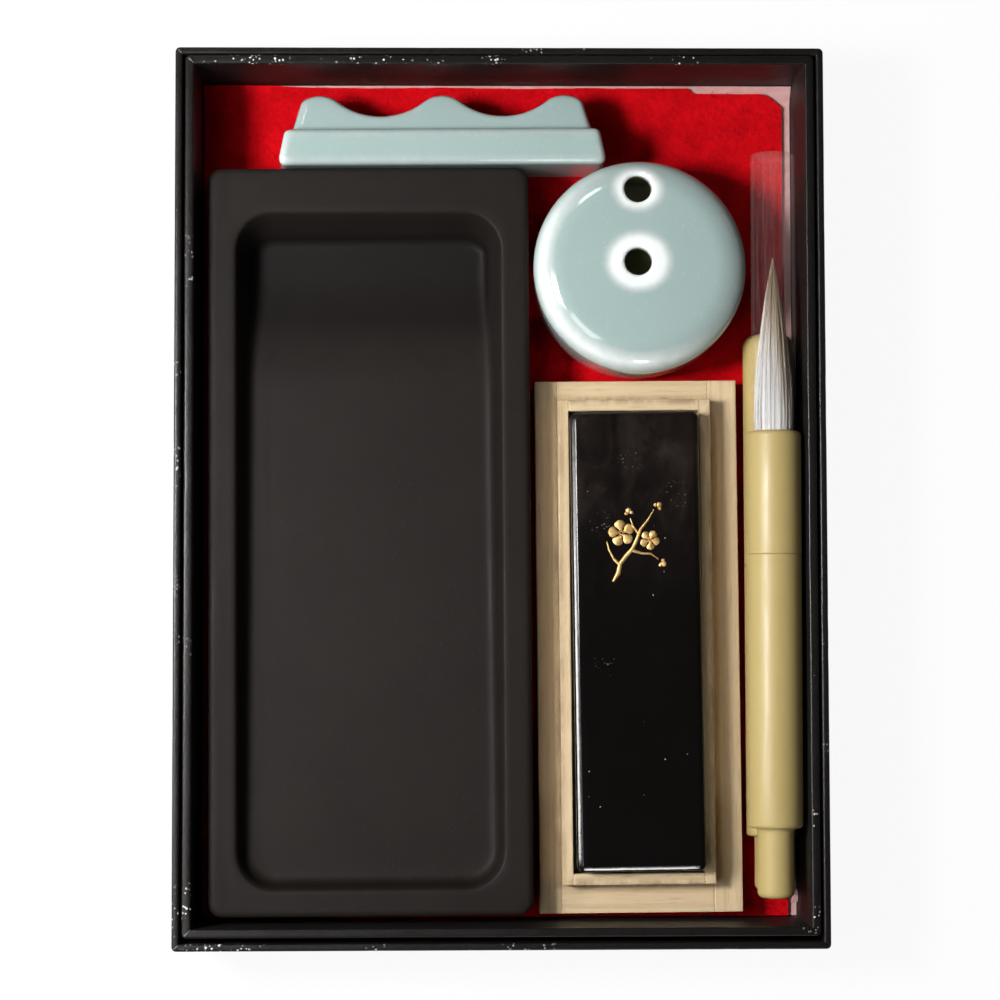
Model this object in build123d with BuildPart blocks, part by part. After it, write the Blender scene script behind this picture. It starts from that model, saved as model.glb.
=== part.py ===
"""Calligraphy set box: a paper-covered tray nested in its own upturned lid, holding an inkstone, a water
dropper, a brush rest, a cased ink stick and two capped brushes on a red felt sheet.

Millimetres, +Z up. The origin is the centre of the lid's underside, which rests on the table.
+Y runs towards the brush rest and +X towards the brushes. The tray is made to fit what it holds, and the
lid to fit over the tray, so their sizes follow from the pieces inside and the gaps round them.
"""

import os
from math import radians, sin

from build123d import *

os.makedirs("parts", exist_ok=True)

# ---------------------------------------------------------------- lid and tray boards
lid_board = 1.6
lid_panel_thickness = 2.0
lid_rim_drop = 0.4
lid_side_gap = 0.6
lid_end_gap = 0.7
tray_board = 2.0
tray_base_thickness = 2.0
tray_rim_clearance = 0.2
tray_shift = 0.5
board_corner_round = 1.0
board_rim_round = 0.45

# ---------------------------------------------------------------- felt sheet and its backing card
lining_clearance = 0.2
card_thickness = 0.4
felt_thickness = 1.0
felt_short_at_back_left = 0.5
felt_short_at_back_right = 2.9
felt_short_at_right = 1.3
felt_corner_cut = 6.5

# ---------------------------------------------------------------- inkstone
stone_width = 70.8
stone_length = 164.2
stone_thickness = 17.5
stone_side_gap = 2.65
stone_front_gap = 1.9
stone_turn = 0.25
stone_corner_round = 3.2
stone_edge_round = 1.3
stone_foot_round = 0.6
well_side_wall = 6.4
well_front_wall = 6.1
well_back_wall = 10.2
well_corner_round = 9.0
well_wall_slope = 16.0
well_floor_round = 2.4
well_rim_round = 0.8
land_depth_at_front = 4.6
land_depth_at_sea = 6.6
sea_depth = 10.5
sea_floor_length = 12.0
sea_slope_length = 26.0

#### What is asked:
Copy out every line that includes the word "from".

#### Output for this task:
Model this object in build123d with BuildPart blocks, part by part. After it, write the Blender scene script behind this picture. It starts from that model, saved as model.glb.
lid to fit over the tray, so their sizes follow from the pieces inside and the gaps round them.
from math import radians, sin
from build123d import *